The report published by INTERPOL highlights that despite the stakes, the EU currently lacks a strong, unified system to evaluate how well biometric technologies actually perform. Instead, public authorities often rely on results from the National Institute for Standards and Technology, whose large-scale programmes – like the Face Recognition Vendor Test (FRVT) and Fingerprint Vendor Technology Evaluation (FpVTE) – have become global benchmarks.
But this reliance creates a structural weakness. NIST evaluations are designed around U.S. government needs, not European legal frameworks or operational realities. The report warns that the EU has little control over what gets tested, how it is tested, or whether results will continue to be publicly available.

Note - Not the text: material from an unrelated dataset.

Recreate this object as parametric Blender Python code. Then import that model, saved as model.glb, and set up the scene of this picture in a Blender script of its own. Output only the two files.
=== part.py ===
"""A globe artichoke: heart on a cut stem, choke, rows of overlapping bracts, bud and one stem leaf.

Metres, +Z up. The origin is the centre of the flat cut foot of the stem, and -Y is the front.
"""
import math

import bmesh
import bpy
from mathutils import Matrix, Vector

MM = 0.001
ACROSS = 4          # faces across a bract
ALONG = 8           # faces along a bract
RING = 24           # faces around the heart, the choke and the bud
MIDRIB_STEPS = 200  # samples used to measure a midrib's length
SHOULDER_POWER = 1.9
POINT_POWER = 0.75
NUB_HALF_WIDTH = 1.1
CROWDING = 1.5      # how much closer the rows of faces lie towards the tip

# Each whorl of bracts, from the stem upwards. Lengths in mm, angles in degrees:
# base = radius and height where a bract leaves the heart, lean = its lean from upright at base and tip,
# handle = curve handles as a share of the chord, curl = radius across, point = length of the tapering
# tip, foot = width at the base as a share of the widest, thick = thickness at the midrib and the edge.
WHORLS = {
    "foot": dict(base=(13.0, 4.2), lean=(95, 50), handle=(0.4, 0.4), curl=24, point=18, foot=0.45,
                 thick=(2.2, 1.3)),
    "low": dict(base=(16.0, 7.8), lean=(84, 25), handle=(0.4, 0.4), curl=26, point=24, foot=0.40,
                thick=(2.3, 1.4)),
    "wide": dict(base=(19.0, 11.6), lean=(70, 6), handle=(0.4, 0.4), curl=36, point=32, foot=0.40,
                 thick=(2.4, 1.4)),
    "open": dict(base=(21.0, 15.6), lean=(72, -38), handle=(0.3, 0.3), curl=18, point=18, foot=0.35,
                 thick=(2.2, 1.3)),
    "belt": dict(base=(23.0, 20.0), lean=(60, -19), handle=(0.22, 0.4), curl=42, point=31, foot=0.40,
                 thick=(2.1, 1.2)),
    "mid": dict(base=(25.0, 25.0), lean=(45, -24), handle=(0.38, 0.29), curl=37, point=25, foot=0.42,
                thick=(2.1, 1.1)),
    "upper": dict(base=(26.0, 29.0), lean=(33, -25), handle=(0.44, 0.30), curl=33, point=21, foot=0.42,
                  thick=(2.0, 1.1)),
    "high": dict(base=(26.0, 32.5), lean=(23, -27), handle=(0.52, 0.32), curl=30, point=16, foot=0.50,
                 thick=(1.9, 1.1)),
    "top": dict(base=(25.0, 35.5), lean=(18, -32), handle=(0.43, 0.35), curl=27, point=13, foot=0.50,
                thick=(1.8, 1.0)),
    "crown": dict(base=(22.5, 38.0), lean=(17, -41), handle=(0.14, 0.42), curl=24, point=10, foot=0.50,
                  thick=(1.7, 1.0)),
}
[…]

At the same time, evaluations carried out by vendors or private laboratories often lack transparency. They typically test only their own systems, use non-public datasets, and do not allow meaningful comparison across technologies. This limits trust and makes it difficult for policymakers or public authorities to make informed decisions.

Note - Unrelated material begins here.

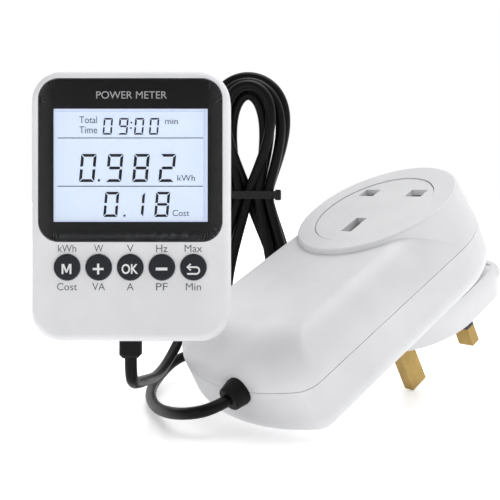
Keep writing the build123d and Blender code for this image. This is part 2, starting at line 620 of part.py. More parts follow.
with BuildPart(CASE) as display_board:
    with BuildSketch(CASE.offset(BOARD_FRONT)):
        RectangleRounded(54.6, 75.4, 6.2)
        with Locations(*CASE_SCREWS):
            Circle(2.5, mode=Mode.SUBTRACT)
        with Locations((BOOT_X, -36.5)):
            Rectangle(9.4, 5.0, mode=Mode.SUBTRACT)
    extrude(amount=-BOARD_THICK)
keep(display_board, "display_board")

with BuildPart(CASE) as display_chip:
    with Locations((12.0, -4.0, BOARD_FRONT - BOARD_THICK)):
        Box(9.0, 9.0, 1.2, align=HANGING)
        with Locations(*[(x, y, -0.25) for x in (-4.9, 4.9) for y in (-3.2, -1.6, 0, 1.6, 3.2)]):
            Box(1.0, 0.5, 0.5)
keep(display_chip, "display_chip")

with BuildPart(CASE) as key_switches:
    with Locations(*[(x, y, BOARD_FRONT) for x, y in BUTTONS]):
        Box(5.0, 5.0, 0.8, align=UPRIGHT)
        Cylinder(1.3, 1.5, align=UPRIGHT)
keep(key_switches, "key_switches")

with BuildPart(CASE) as backup_cell:
    with Locations((-15.0, -24.0, BOARD_FRONT - BOARD_THICK - 0.4)):
        Cylinder(8.0, 3.2, align=HANGING)
    fillet(backup_cell.faces().sort_by(CASE_OUT)[0].edges(), 0.5)
keep(backup_cell, "backup_cell")

with BuildPart(CASE) as cell_clip:
    with Locations((-15.0, -24.0, BOARD_FRONT - BOARD_THICK)):
        Box(6.0, 20.0, 0.4, align=HANGING)
    with Locations((-15.0, -14.6, BOARD_FRONT - BOARD_THICK), (-15.0, -33.4, BOARD_FRONT - BOARD_THICK)):
        Box(6.0, 1.2, 3.2, align=HANGING)
keep(cell_clip, "cell_clip")

with BuildPart(CASE) as cord_header:
    with Locations((9.0, -31.5, BOARD_FRONT - BOARD_THICK)):
        Box(9.0, 5.0, 3.6, align=HANGING)
    with Locations((9.0, -33.0, BOARD_FRONT - BOARD_THICK - 0.7)):
        Box(7.6, 4.0, 2.2, align=HANGING, mode=Mode.SUBTRACT)
keep(cord_header, "cord_header")

CASE_SCREW_SET = [screw(CASE, (x, y, -CASE_DEPTH + 3.0), (0.8, 10.0), 1.9, 1.3)
                  for x, y in CASE_SCREWS]
with BuildPart() as case_screws:
    add(CASE_SCREW_SET)
keep(case_screws, "case_screws")

BUTTON_FLANGE = LCD_FRONT


def make_button(name, place):
    """A round key cap with a dished face, a flange behind the case wall and a stem to its switch."""
    x, y = place
    with BuildPart(CASE) as button:
        with Locations((x, y, BUTTON_FLANGE)):
            Cylinder(BUTTON_RADIUS, BUTTON_PROUD - BUTTON_FLANGE, align=UPRIGHT)
        rim = button.faces().sort_by(CASE_OUT)[-1].edges()
        fillet(rim, 0.5)
        with Locations((x, y, BUTTON_FLANGE)):
            Cylinder(BUTTON_RADIUS + 0.6, 0.7, align=HANGING)
            Cylinder(1.5, 2.2, align=HANGING)
    keep(button, name)


for button_name, button_place in zip(BUTTON_NAMES, BUTTONS):
    make_button(f"button_{button_name}", button_place)

with BuildPart(CASE) as tilt_stand:
    with Locations((0, STAND_HINGE_Y - STAND_REACH + 1.2, -CASE_DEPTH + 0.2)):
        Box(STAND_WIDTH, STAND_REACH - 1.2, 2.6, align=(Align.CENTER, Align.MIN, Align.MIN))
    fillet(tilt_stand.edges().filter_by(CASE_OUT).sort_by(Axis(CASE_ORIGIN, CASE.y_dir))[:2], 4.0)
    with Locations((0, STAND_HINGE_Y - 22.0, -CASE_DEPTH)):
        Box(STAND_WIDTH - 9.0, 20.0, 8.0, mode=Mode.SUBTRACT)
    with Locations((0, STAND_HINGE_Y, STAND_HINGE_Z)):
        Cylinder(1.75, STAND_WIDTH, rotation=(0, 90, 0))
        Cylinder(STAND_PIN_RADIUS + 0.05, STAND_WIDTH + 1, rotation=(0, 90, 0), mode=Mode.SUBTRACT)
keep(tilt_stand, "tilt_stand")

with BuildPart(CASE) as stand_pin:
    with Locations((0, STAND_HINGE_Y, STAND_HINGE_Z)):
        Cylinder(STAND_PIN_RADIUS, STAND_WIDTH + 3.0, rotation=(0, 90, 0))
keep(stand_pin, "stand_pin")

BOOT_LENGTH = 5.7
with BuildPart(BOOT) as display_boot:
    with Locations((0, 0, -CASE_WALL - 1.4)):
        Cylinder(4.0, 1.3, align=UPRIGHT)
        Cylinder(BOOT_NECK, CASE_WALL + 1.5, align=UPRIGHT)
    with BuildSketch(BOOT.offset(0.1)):
        RectangleRounded(6.6, 6.6, 1.6)
    extrude(amount=BOOT_LENGTH - 0.1)
    chamfer(display_boot.faces().sort_by(Axis(BOOT.origin, BOOT.z_dir))[-1].edges(), 1.0)
    with Locations((0, 0, -4)):
        Cylinder(CORD_RADIUS, 20, align=UPRIGHT, mode=Mode.SUBTRACT)
keep(display_boot, "display_boot")


# ---------------------------------------------------------------- cord
# One 3.8 mm cord: out of the display's boot, loosely back to the hank, and from the hank round in
# front to the plug unit's gland. Each route is the corners that its arcs round off.
boot_mouth = BOOT.from_local_coords(Vector(0, 0, BOOT_LENGTH))
gland_mouth = GLAND.from_local_coords(Vector(0, 0, GLAND_LENGTH))

DISPLAY_ROUTE = [
    tuple(boot_mouth),
    (-49.3, -36.6, 18.0),
    (-49.1, -32.8, 14.3),
    (-48.5, -22.8, 12.4),
    (-47.8, -8.8, 10.2),
    (-46.6, 7.2, 7.6),
    (-44.4, 20.2, 8.6),
    (-41.5, 31.2, 13.4),
    (-37.8, 38.7, 21.0),
    (-32.2, 42.7, 30.5),
]
PLUG_ROUTE = [
    tuple(gland_mouth),
    (-24.2, -44.1, 8.8),
    (-30.7, -43.3, 7.2),
    (-37.5, -33.8, 5.0),
    (-43.2, -18.8, 2.9),
    (-47.2, -1.3, 1.95),
    (-48.8, 15.7, 1.95),
    (-46.8, 29.2, 4.1),
    (-42.2, 38.0, 7.8),
    (-35.2, 41.0, 10.4),
    (-27.2, 39.2, 9.0),
]


def make_cord_run(name, route):
    """A tube along straight runs joined by arcs, each as large as its two runs allow."""
    corners = [Vector(*point) for point in route]
    radii = []
    for before, corner, after in zip(corners, corners[1:], corners[2:]):
        turn = (corner - before).get_angle(after - corner)
        run = min((corner - before).length, (after - corner).length)
        radii.append(0.45 * run / tan(radians(turn / 2)))
    with BuildPart() as tube:
        with BuildLine() as centre:
            FilletPolyline(*corners, radius=radii)
        with BuildSketch(Plane(origin=corners[0], z_dir=corners[1] - corners[0])):
            Circle(CORD_RADIUS)
        sweep(path=centre.wire())
    length = centre.wire().length
    print(name, "length", round(length, 1), "radii", [round(r, 1) for r in radii],
          "volume ratio", round(tube.part.volume / (pi * CORD_RADIUS**2 * length), 4))
    keep(tube, name)


make_cord_run("cord_display_run", DISPLAY_ROUTE)
make_cord_run("cord_plug_run", PLUG_ROUTE)

# The hank stands on its lower loops behind the housings, nipped in by a tie.
HANK_X = -13.5
HANK_Y = 39.5
HANK_HALF_DEPTH = 7.3
TIE_Z = 72.0
TIE_BUNDLE = (20.0, 8.6)
HANK_FRONT = Plane(origin=(HANK_X, HANK_Y, 0), x_dir=(1, 0, 0), z_dir=(0, -1, 0))
HANK_SIDE = Plane(origin=(HANK_X, HANK_Y, 0), x_dir=(0, 1, 0), z_dir=(1, 0, 0))

with BuildPart() as cord_hank:
    with BuildSketch(HANK_FRONT):
        with BuildLine():
            Spline((0, 119.4), (16.2, 103.0), (TIE_BUNDLE[0] / 2, TIE_Z), (19.0, 30.0), (0, 0.05),
                   tangents=((1, 0), (-1, 0)))
            Spline((0, 0.05), (-19.0, 30.0), (-TIE_BUNDLE[0] / 2, TIE_Z), (-16.2, 103.0), (0, 119.4),
                   tangents=((-1, 0), (1, 0)))
        make_face()
        with BuildLine():
            Spline((-0.4, 83.5), (3.6, 101.0), (-0.4, 108.4), (-4.4, 101.0), (-0.4, 83.5),
                   tangents=((0.3, 1), (0.3, -1)))
        make_face(mode=Mode.SUBTRACT)
        with BuildLine():
            Spline((2.0, 50.7), (-6.0, 20.0), (0.5, 12.5), (7.0, 20.0), (2.0, 50.7),
                   tangents=((-0.3, -1), (-0.3, 1)))
        make_face(mode=Mode.SUBTRACT)
    extrude(amount=HANK_HALF_DEPTH, both=True)
    with BuildSketch(HANK_SIDE):
        with BuildLine():
            Spline((-HANK_HALF_DEPTH, 95), (-TIE_BUNDLE[1] / 2, TIE_Z), (-HANK_HALF_DEPTH, 50),
                   tangents=((0, -1), (0, -1)))
            Polyline((-HANK_HALF_DEPTH, 50), (-HANK_HALF_DEPTH, 0), (HANK_HALF_DEPTH, 0),
                     (HANK_HALF_DEPTH, 50))
            Spline((HANK_HALF_DEPTH, 50), (TIE_BUNDLE[1] / 2, TIE_Z), (HANK_HALF_DEPTH, 95),
                   tangents=((0, 1), (0, 1)))
            Polyline((HANK_HALF_DEPTH, 95), (HANK_HALF_DEPTH, 122), (-HANK_HALF_DEPTH, 122),
                     (-HANK_HALF_DEPTH, 95))
        make_face()
    extrude(amount=25, both=True, mode=Mode.INTERSECT)
keep(cord_hank, "cord_hank")

TIE_STRAP = (1.0, 3.0)
with BuildPart() as hank_tie:
    with BuildSketch(Plane.XY.offset(TIE_Z - TIE_STRAP[1] / 2)):
        with Locations((HANK_X, HANK_Y)):
            RectangleRounded(TIE_BUNDLE[0] + 0.5 + 2 * TIE_STRAP[0],
                             TIE_BUNDLE[1] + 0.5 + 2 * TIE_STRAP[0], 3.4)
            RectangleRounded(TIE_BUNDLE[0] + 0.5, TIE_BUNDLE[1] + 0.5, 2.4, mode=Mode.SUBTRACT)
    extrude(amount=TIE_STRAP[1])
    with Locations((HANK_X + TIE_BUNDLE[0] / 2 + 1.45, HANK_Y - 2.0, TIE_Z)):
        Box(2.2, 3.4, 4.0)
    fillet(hank_tie.faces().sort_by(Axis.X)[-1].edges(), 0.6)
keep(hank_tie, "hank_tie")


# ---------------------------------------------------------------- report the whole size
CORD_NODES = {"cord_display_run", "cord_plug_run", "cord_hank", "hank_tie"}
housings = Compound(children=[p for p in PARTS if p.label not in CORD_NODES]).bounding_box()
print("housings", housings.min, housings.max, "centre", housings.center())
for lowest in (plug_lower_shell, plug_base):
    print(lowest.part.label, "lowest point", round(lowest.part.bounding_box().min.Z, 3))
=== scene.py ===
"""Looks of the plug-through energy meter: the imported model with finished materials, the printed and
displayed characters, the one real cord with its tied hank, and a plain studio round them."""

import json
import math

import bmesh
import bpy
from mathutils import Matrix, Vector


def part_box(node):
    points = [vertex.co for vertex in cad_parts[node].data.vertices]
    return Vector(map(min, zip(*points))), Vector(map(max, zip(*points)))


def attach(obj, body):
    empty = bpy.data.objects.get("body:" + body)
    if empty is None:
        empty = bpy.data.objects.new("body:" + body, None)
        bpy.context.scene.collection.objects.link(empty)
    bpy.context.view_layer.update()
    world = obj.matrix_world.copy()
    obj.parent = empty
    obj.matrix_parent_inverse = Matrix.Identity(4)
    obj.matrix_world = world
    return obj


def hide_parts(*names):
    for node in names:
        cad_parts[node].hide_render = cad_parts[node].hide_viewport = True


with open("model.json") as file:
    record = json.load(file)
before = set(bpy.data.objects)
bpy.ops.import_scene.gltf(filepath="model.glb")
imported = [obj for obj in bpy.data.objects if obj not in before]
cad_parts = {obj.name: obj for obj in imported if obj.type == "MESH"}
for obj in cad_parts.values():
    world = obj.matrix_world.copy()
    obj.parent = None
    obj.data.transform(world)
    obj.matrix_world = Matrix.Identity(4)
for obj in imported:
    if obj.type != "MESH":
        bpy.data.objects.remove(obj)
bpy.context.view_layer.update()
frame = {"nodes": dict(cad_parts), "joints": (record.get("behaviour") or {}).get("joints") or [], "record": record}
NODES = frame["nodes"]
RECORD = frame["record"]
JOINTS = {joint["name"]: joint for joint in frame["joints"]}
MM = 0.001


# ---------------------------------------------------------------- the two units' own directions
def reach(node, direction):
    """The lowest and highest distance of a node's points along a direction."""
    along = [vertex.co.dot(direction) for vertex in NODES[node].data.vertices]
    return min(along), max(along)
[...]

Testing biometric systems properly is not simple. The report highlights that meaningful evaluation depends on access to large-scale, representative datasets and data that reflects real-world conditions, including demographics, environmental factors, and data quality.
Here lies a major EU challenge. Strict legal frameworks such as the General Data Protection Regulation and the EU Artificial Intelligence Act tightly regulate how personal and biometric data can be used. While these rules protect individuals, they also make it difficult to access and reuse data for testing purposes.
Yet paradoxically, these same laws increase the need for robust evaluation. Under the AI Act, high-risk systems, including many biometric applications, must demonstrate that they are trained and tested on datasets that are accurate, relevant, and representative. Without proper evaluation infrastructure, meeting these requirements becomes significantly harder.
The EU does have pockets of expertise. National institutions such as Germany’s Biometrics Evaluation Centre, France’s Inria, and the Netherlands Forensic Institute conduct evaluations. EU-funded projects like BEAT and BioSecure have also developed tools, datasets, and testing platforms.
But these efforts are limited in scale and often one-off. They do not match the continuous, large-scale, and transparent evaluation programmes run by NIST over the past 30 years. As a result, the report says, the EU lacks a consistent benchmark for comparing biometric technologies across vendors and use cases.
The risks of doing nothing
- No trusted benchmarks
- Fragmentation across Member States
- Limited insight into bias and vulnerabilities
- Slower and riskier deployment
- Weaker global influence
A Blueprint for EU independence
To close the gap, the policy brief proposes building a dedicated EU-level evaluation capability based on:
- A common biometric data repository
- A centralised evaluation and testing platform
Building independent evaluation capacity is a strategic necessity. It would strengthen regulatory oversight, support compliance with EU law, improve public trust, and enhance Europe’s technological sovereignty.